Jordan graduated from high school in 1974. Encouraged by Warren, an alumnus, Jordan entered North Carolina Agricultural and Technical State University as a nursing major but switched to chemistry. She was the president of the Beta Kappa Chi honor society and a member of the Delta Sigma Theta sorority. After attending the Harvard Health Careers summer program, Jordan became increasingly interested in biochemistry. She graduated from North Carolina A&T in 1978 with a Bachelor of Science in chemistry, becoming the first person in her family to graduate from college.
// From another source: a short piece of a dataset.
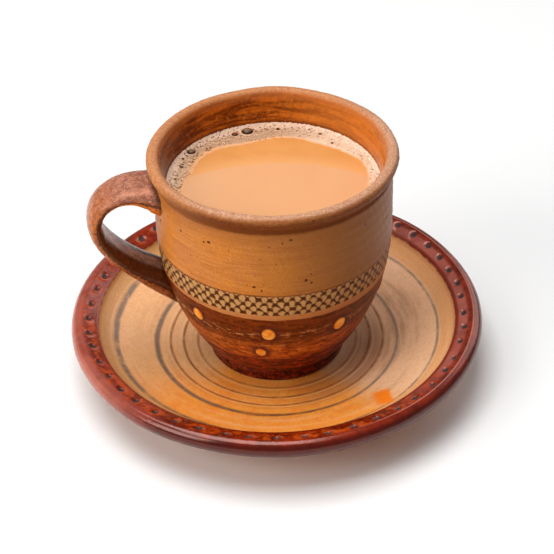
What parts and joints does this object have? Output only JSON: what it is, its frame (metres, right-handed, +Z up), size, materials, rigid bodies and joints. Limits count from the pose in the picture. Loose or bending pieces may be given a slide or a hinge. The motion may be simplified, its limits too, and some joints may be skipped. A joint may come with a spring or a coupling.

Jordan continued to Atlanta University (AU) where she conducted research at Morehouse School of Medicine and graduated with a Master of Science in biochemistry in December 1980. As part of the graduate program at AU, Jordan regularly took the Graduate Record Examination, performed exceptionally well, and was recruited by MIT to complete a Ph.D. in biological chemistry.

Before beginning her MIT program, Jordan interned at the Polaroid Corporation during the summer of 1981, beginning her Ph.D. in the fall. At the time, the Ph.D. program was composed mainly of men, and only 3% of the students were Black. Jordan co-chaired the Black Graduate Student Association while at MIT, and in 1985 she became only the third Black woman ever to receive a Ph.D. from MIT.

==Career and research==
Jordan completed her postdoctoral research as a Ford Fellow at the Pasteur Institute in Paris, also receiving fellowships from the French Institute of Health and Medical Research and Chateaubriand. She worked under Françoise Russo-Marie, who had been studying lipocortin, the protein inhibitor of the phospholipase A2 (PLA-2) enzyme, in non-human sources. Jordan successfully isolated the PLA-2 from human placentas, contributing to ongoing research goals of isolating and treating the underlying causes of PLA-2 diseases such as asthma, arthritis and pre-term labor.

Jordan returned to North Carolina A&T in 1987 as an assistant professor of chemistry. She began improving and developing the biochemistry lab there; continued her work with PLA-2; presented her research alongside her students at various conferences in the United States, Switzerland, Japan and Australia; and received national and international recognition for her teaching and support for under-represented groups.

In 1997, Jordan was the first woman to be invited to MLK visiting professor program at MIT, and served in that position until 2000. She completed both a Master of Divinity from Harvard Divinity School and a Master of Public Health from the Harvard School of Public Health simultaneously, becoming the first person in the history of Harvard University to do so. She became the associate minister at the Holy Temple Church in Roxbury, MA and the CEO and Founder of A Place to Heal Ministries in Cambridge, which she established in 2010.

==Awards and publications==
In 1995, Nova and WGBH-TV produced a documentary series, Discovering Women, which aired through March and April and included a one-hour segment on Jordan. Titled "Jewels in a Test Tube," the segment followed Jordan's life story and scientific achievements. Jordan was honored by First Lady Hillary Clinton at the premiere of the documentary, who cited Jordan's "contributions to science and science education."

Jordan received the Dr. Martin Luther King, Jr. Leadership Award during the 24th MLK Celebrations at MIT in 1998, and in 2000 she participated in the Commemorative Meeting for World Peace in Hong Kong.

In 2017, Jordan published Racial and Ethnic Health Disparities: Building Bridges of Hope through the Holy Spirit, published by Redemption Press, ISBN 9781683144199.